— Start GIVEN DATA —
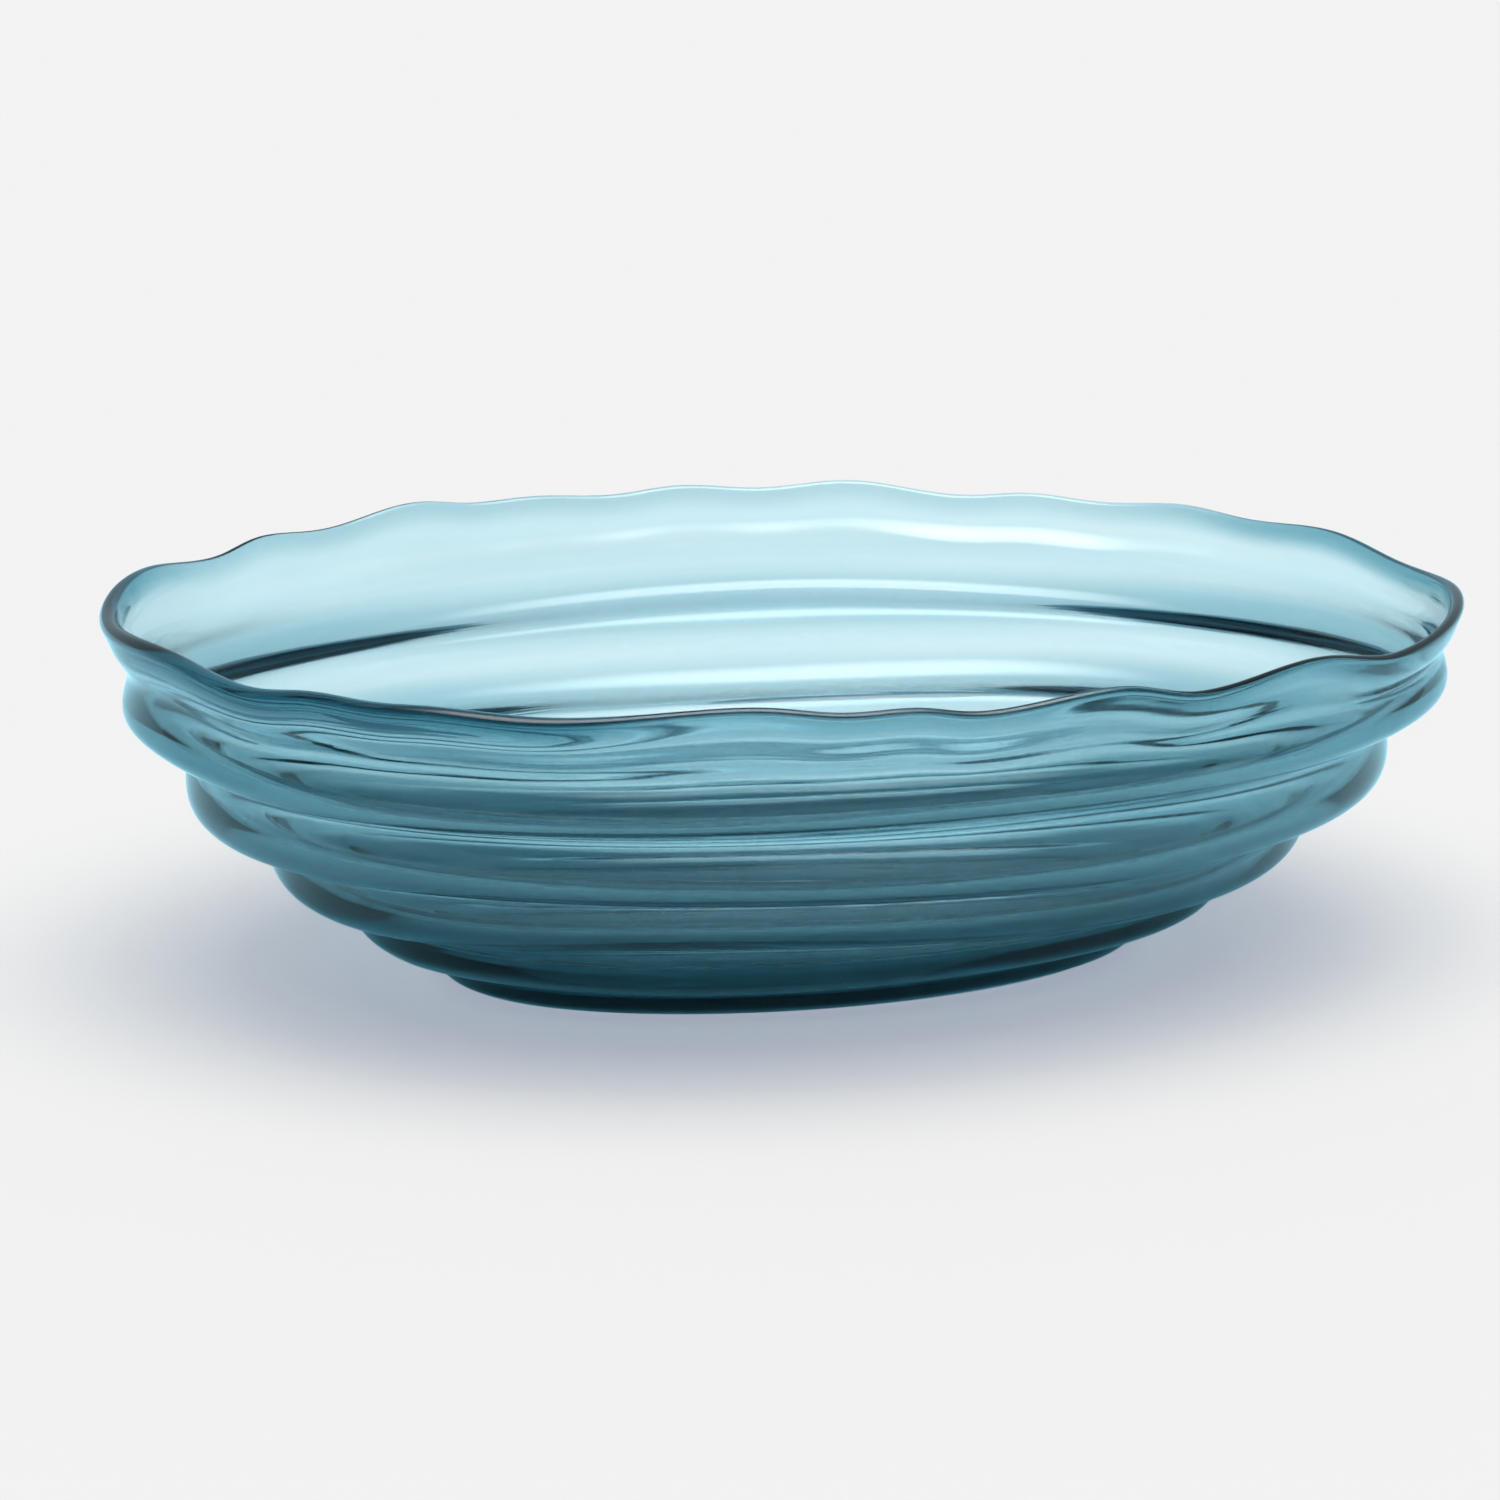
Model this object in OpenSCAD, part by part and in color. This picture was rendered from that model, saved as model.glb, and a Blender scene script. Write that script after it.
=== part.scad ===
/* [Overall] */
// Length of the base oval, end to end
base_length = 200; // [180:1:240]
// Width of the base oval, side to side
base_width = 108; // [90:1:135]
// How far the wall spreads past the base oval, the same all round
reach = 100; // [80:1:125]
// Mean height of the lip above the table
height = 112; // [92:1:140]

/* [Glass] */
// Thickness of the wall
wall = 3.5; // [3:0.25:5]
// Thickness of the wall at its foot, where most of the glass is left
foot_wall = 6.5; // [5:0.5:8]
// Least thickness of the lip, which is polished round
lip = 2.8; // [2:0.2:4]
// Thickness of the floor
floor_glass = 7; // [5:0.5:12]

/* [Wall shape] */
// Slope of the wall where it leaves the base, in degrees above level
foot_slope = 32; // [25:1:40]
// Length of wall over which that slope makes itself felt
foot_pull = 48; // [35:1:60]
// Slope of the wall just under the lip, in degrees above level
lip_slope = 93; // [80:1:95]
// Length of wall over which that slope makes itself felt
lip_pull = 46; // [35:1:58]
// How far the lip is turned out beyond the wall
flare = 3; // [0:0.5:6]

/* [Rings] */
// Depth of the lowest ring, as the ripple's height on either side of the wall
ring_1_depth = 2.2; // [0.5:0.1:4]
// Depth of the second ring
ring_2_depth = 3.4; // [0.5:0.1:5]
// Depth of the third ring
ring_3_depth = 4.4; // [0.5:0.1:5.5]
// Depth of the top ring
ring_4_depth = 5.2; // [0.5:0.1:6]
// Fullness of the rings: how much wider than the folds between them they are
ring_fullness = 0.25; // [0:0.05:0.4]
// Share of the rings' depth that is left on the long sides of the bowl
side_rings = 0.95; // [0.5:0.05:1]

/* [Rounding] */
// Rounding where the wall meets the ground base
base_round = 1; // [0.5:0.25:2]
// Rounding where the inner wall meets the floor
floor_round = 3; // [1:0.5:4]

/* [Hidden] */

// Facets round the bowl
around_count = 96;
// Rows of points from the base up the outer wall, and down the inner wall
outer_rows = 29;
inner_rows = 18;
// Steps in the round of the lip
lip_steps = 5;

// Places along the wall are counted in rings: 0 at the base, 1 to 4 at the rings, 5 at the lip
ring_depths = [ring_1_depth, ring_1_depth, ring_2_depth, ring_3_depth, ring_4_depth, ring_4_depth];
top_ring = 4;
lip_at = top_ring + 1;
// The flat of the base and the flat of the floor start a little inside the wall's foot
base_flat_at = -0.1;
floor_flat_at = -0.4;
// The ripple grows over this part of the foot, and dies out over this part above the top ring
ripple_start = 0.5;
ripple_end = 0.8;
// The lip starts to turn out here, above the top ring, and its bead starts here
flare_at = 4.25;
bead_at = 4.7;
// The wall has thinned from the foot's thickness to its own here
foot_thins = 2.5;

// Hand-shaped wander of each ring's edge, lowest ring first: [angle, mm up the wall] at its
// high and low places, with a smooth wave between them
ring_wander = [
    [[60, 1], [120, -1], [185, -0.5], [206, 1.5], [235, 0.5], [306, 2], [350, 0]],
    [[30, 1], [90, -2], [140, 2], [186, -4.5], [246, 5.5], [316, -5.5]],
    [[30, 1], [80, -2], [130, 1], [178, -2.5], [222, 0], [294, -4], [330, -2]],
    [[30, -1], [80, 2], [130, -1], [181, 4], [205, -2], [292, 3], [312, 2.5], [341, 4.5]]
];
// Crests and dips of the lip: [angle, mm above its mean height]
lip_waves = [
    [2, -5], [12, -1], [20, -2.5], [28, 0], [36, -1.5], [45, 0.5], [52, -1],
    [67, 4], [77, 2], [87, 4], [96, 2], [106, 3.5], [113, 3], [121, 5.5],
    [134, 1], [143, 3], [150, 0], [163, 4], [178, 1], [189, 2.5], [200, -2.5],
    [206, -0.5], [213, -1.5], [217, -1], [227, -2], [249, 2.5], [259, 0],
    [265, 0.5], [272, -2], [287, 2], [297, -2.5], [312, 1], [327, -4.5], [348, -2]
];
// Where the lip leans further out or less: [angle, mm beyond the flare]
lip_leans = [
    [10, 0], [30, 1], [90, 0], [130, 1], [150, 0], [175, 3.5], [205, 0],
    [250, 1], [272, -1], [287, 1], [320, 0], [346, 2]
];
// Where the glass has gathered in the lip as a bead: [angle, mm thicker than the least]
lip_beads = [
    [10, 1.2], [40, 0], [150, 0.2], [180, 3], [220, 3], [245, 0.4], [330, 0.4], [350, 1.6]
];
// How closely the inner wall follows the outer rings: [angle, share of the ripple]
inner_follow = [
    [15, 0.66], [60, 0.92], [100, 0.9], [145, 0.66], [180, 0.76], [230, 0.92], [300, 0.92],
    [345, 0.85]
];

// Keeps a share between 0 and 1
function share(x) = min(max(x, 0), 1);

// Rises smoothly from 0 to 1 as x does
function ease(x) = let (u = share(x)) u * u * (3 - 2 * u);

// Value at angle a of a closed list of [angle, value] crests and dips
function wave_at(list, a) =
    let (
        below = [for (p = list) if (p[0] <= a) p],
        above = [for (p = list) if (p[0] > a) p],
        low = len(below) > 0 ? below[len(below) - 1] : list[len(list) - 1] - [360, 0],
        high = len(above) > 0 ? above[0] : list[0] + [360, 0],
        u = (a - low[0]) / (high[0] - low[0])
    )
    low[1] + (high[1] - low[1]) * (1 - cos(180 * u)) / 2;

// Ends and handles of the curve that the wall's middle follows, as [out from the base, up]
wall_top = [reach - flare, height - lip / 2];
wall_curve = [
    [0, 0],
    foot_pull * [cos(foot_slope), sin(foot_slope)],
    wall_top - lip_pull * [cos(lip_slope), sin(lip_slope)],
    wall_top
];

// Point of that curve at ring place s
function wall_middle(s) =
    let (t = s / lip_at, c = wall_curve)
    pow(1 - t, 3) * c[0] + 3 * pow(1 - t, 2) * t * c[1] + 3 * (1 - t) * t * t * c[2] + pow(t, 3) * c[3];

// Unit vector that points out of the wall at ring place s
function wall_outward(s) =
    let (
        t = s / lip_at,
        c = wall_curve,
        v = pow(1 - t, 2) * (c[1] - c[0]) + 2 * (1 - t) * t * (c[2] - c[1]) + t * t * (c[3] - c[2])
    )
    [v[1], -v[0]] / norm(v);

// Distance up the wall from one ring to the next
chord_count = 20;
chords = [
    for (i = [1:chord_count])
        norm(wall_middle(lip_at * i / chord_count) - wall_middle(lip_at * (i - 1) / chord_count))
];
ring_pitch = chords * [for (i = [1:chord_count]) 1] / lip_at;

// How far the ring pattern has wandered up the wall, between one ring and the next
function wander(s, a) =
    let (
        k = min(max(s, 1), top_ring),
        i = min(floor(k), top_ring - 1),
        low = wave_at(ring_wander[i - 1], a),
        high = wave_at(ring_wander[i], a)
    )
    low + (high - low) * ease(k - i);

// Depth of the rings at ring place s and angle a
function ring_depth(s, a) =
    lookup(s, [for (i = [0:lip_at]) [i, ring_depths[i]]])
        * (1 - (1 - side_rings) * pow(sin(a), 2))
        * ease(s / ripple_start)
        * (1 - ease((s - top_ring) / ripple_end));

// Ripple of the rings, out from the wall's middle curve
function ripple(s, a) =
    let (turn = 360 * (s - wander(s, a) / ring_pitch))
    ring_depth(s, a) * (cos(turn) + ring_fullness * pow(sin(turn), 2));

// Thickness of the glass, which thins from the foot up and gathers in the lip
function glass(s, a) =
    foot_wall
        - (foot_wall - wall) * ease(s / foot_thins)
        - (wall - lip) * ease(s - top_ring)
        + wave_at(lip_beads, a) * ease((s - bead_at) / (lip_at - bead_at));

// Height z, rounded into a level at height f with a radius of about r
function settle(z, f, r) = z < f - r ? f : z > f + r ? z : f + pow(z - f + r, 2) / (4 * r);

// Point of the outer or inner wall at ring place s and angle a
function wall_point(s, a, inside) =
    let (
        half_length = base_length / 2,
        half_width = base_width / 2,
        outer = ripple(s, a),
        off = inside ? outer * wave_at(inner_follow, a) - glass(s, a) : outer,
        p = wall_middle(s) + off * wall_outward(s),
        lean = (flare + wave_at(lip_leans, a)) * pow(share((s - flare_at) / (lip_at - flare_at)), 1.5),
        out = p[0] + lean,
        up = p[1] + wave_at(lip_waves, a) * ease(s - top_ring),
        side = [half_width * cos(a), half_length * sin(a)],
        z = inside ? settle(up, floor_glass, floor_round) : settle(up, 0, base_round)
    )
    [
        half_length * cos(a) + out * side[0] / norm(side),
        half_width * sin(a) + out * side[1] / norm(side),
        z
    ];

// A row of points all round the wall at ring place s
function wall_row(s, inside) =
    [for (i = [0:around_count - 1]) wall_point(s, 360 * i / around_count, inside)];

// A row of the lip's round, at angle turn from its outer to its inner side
function lip_row(outer, inner, turn) =
    [
        for (i = [0:around_count - 1])
            let (bulge = (lip + wave_at(lip_beads, 360 * i / around_count)) / 2)
            (outer[i] + inner[i]) / 2
                + (outer[i] - inner[i]) / 2 * cos(turn)
                + [0, 0, bulge * sin(turn)]
    ];

// The whole bowl as one closed skin: base, outer wall, lip, inner wall, floor
module bowl() {
    outer_lip = wall_row(lip_at, false);
    inner_lip = wall_row(lip_at, true);
    rows = [
        for (i = [0:outer_rows - 1])
            wall_row(base_flat_at + (lip_at - base_flat_at) * i / outer_rows, false),
        outer_lip,
        for (i = [1:lip_steps]) lip_row(outer_lip, inner_lip, 180 * i / (lip_steps + 1)),
        inner_lip,
        for (i = [1:inner_rows])
            wall_row(lip_at + (floor_flat_at - lip_at) * i / inner_rows, true)
    ];
    points = [for (row = rows) for (p = row) p];
    xs = [for (p = points) p[0]];
    ys = [for (p = points) p[1]];
    middle = [min(xs) + max(xs), min(ys) + max(ys), 0] / 2;
    n = around_count;
    top = len(rows) - 1;
    sides = [
        for (r = [0:top - 1])
            for (i = [0:n - 1])
                let (j = (i + 1) % n, a = r * n + i, b = r * n + j)
                each [[a, a + n, b + n], [a, b + n, b]]
    ];
    base_face = [for (i = [0:n - 1]) i];
    floor_face = [for (i = [n - 1:-1:0]) top * n + i];
    color([0.36, 0.62, 0.7])
        translate(-middle)
            polyhedron(points, concat([base_face, floor_face], sides), convexity = 6);
}

bowl();
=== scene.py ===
import math

import bpy
import numpy as np
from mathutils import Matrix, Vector


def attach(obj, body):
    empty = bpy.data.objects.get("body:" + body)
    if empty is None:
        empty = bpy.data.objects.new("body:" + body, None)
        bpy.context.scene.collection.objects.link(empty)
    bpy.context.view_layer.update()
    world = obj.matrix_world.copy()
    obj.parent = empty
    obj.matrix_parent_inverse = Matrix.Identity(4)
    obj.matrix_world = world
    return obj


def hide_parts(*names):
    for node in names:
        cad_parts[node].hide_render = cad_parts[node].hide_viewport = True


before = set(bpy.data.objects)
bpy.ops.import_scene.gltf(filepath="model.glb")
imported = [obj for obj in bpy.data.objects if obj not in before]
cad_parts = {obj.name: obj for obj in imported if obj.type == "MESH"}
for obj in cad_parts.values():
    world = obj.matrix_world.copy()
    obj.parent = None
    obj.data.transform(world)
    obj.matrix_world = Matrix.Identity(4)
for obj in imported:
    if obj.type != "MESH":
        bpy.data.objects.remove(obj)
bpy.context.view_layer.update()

# ---------------------------------------------------------------------------------------------
# The bowl. One oval vessel of teal glass, blown into a ringed mould, its lip sheared by hand,
# turned out and fire-polished, and its base ground flat. It is one piece: nothing is fixed to it.

base_length = 0.200
base_width = 0.108
reach = 0.100
height = 0.112
wall = 0.0035
foot_wall = 0.0065
foot_thins = 2.5
lip = 0.0028
floor_glass = 0.007
foot_slope, foot_pull = math.radians(32), 0.048
lip_slope, lip_pull = math.radians(93), 0.046
flare = 0.003
ring_depths = np.array([2.2, 2.2, 3.4, 4.4, 5.2, 5.2]) / 1000
ring_fullness = 0.25
side_rings = 0.95
base_round = 0.001
floor_round = 0.003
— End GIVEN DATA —
• [BRIEF]
Your task is to repeat exactly the lines from the one that contains "xs = [for (p = points) p[0]];" through the one that contains "cad_parts[node].hide_render = cad_parts[node].hide_viewport", with both end lines included.

• [TASK ANSWER]
    xs = [for (p = points) p[0]];
    ys = [for (p = points) p[1]];
    middle = [min(xs) + max(xs), min(ys) + max(ys), 0] / 2;
    n = around_count;
    top = len(rows) - 1;
    sides = [
        for (r = [0:top - 1])
            for (i = [0:n - 1])
                let (j = (i + 1) % n, a = r * n + i, b = r * n + j)
                each [[a, a + n, b + n], [a, b + n, b]]
    ];
    base_face = [for (i = [0:n - 1]) i];
    floor_face = [for (i = [n - 1:-1:0]) top * n + i];
    color([0.36, 0.62, 0.7])
        translate(-middle)
            polyhedron(points, concat([base_face, floor_face], sides), convexity = 6);
}

bowl();
=== scene.py ===
import math

import bpy
import numpy as np
from mathutils import Matrix, Vector


def attach(obj, body):
    empty = bpy.data.objects.get("body:" + body)
    if empty is None:
        empty = bpy.data.objects.new("body:" + body, None)
        bpy.context.scene.collection.objects.link(empty)
    bpy.context.view_layer.update()
    world = obj.matrix_world.copy()
    obj.parent = empty
    obj.matrix_parent_inverse = Matrix.Identity(4)
    obj.matrix_world = world
    return obj


def hide_parts(*names):
    for node in names:
        cad_parts[node].hide_render = cad_parts[node].hide_viewport = True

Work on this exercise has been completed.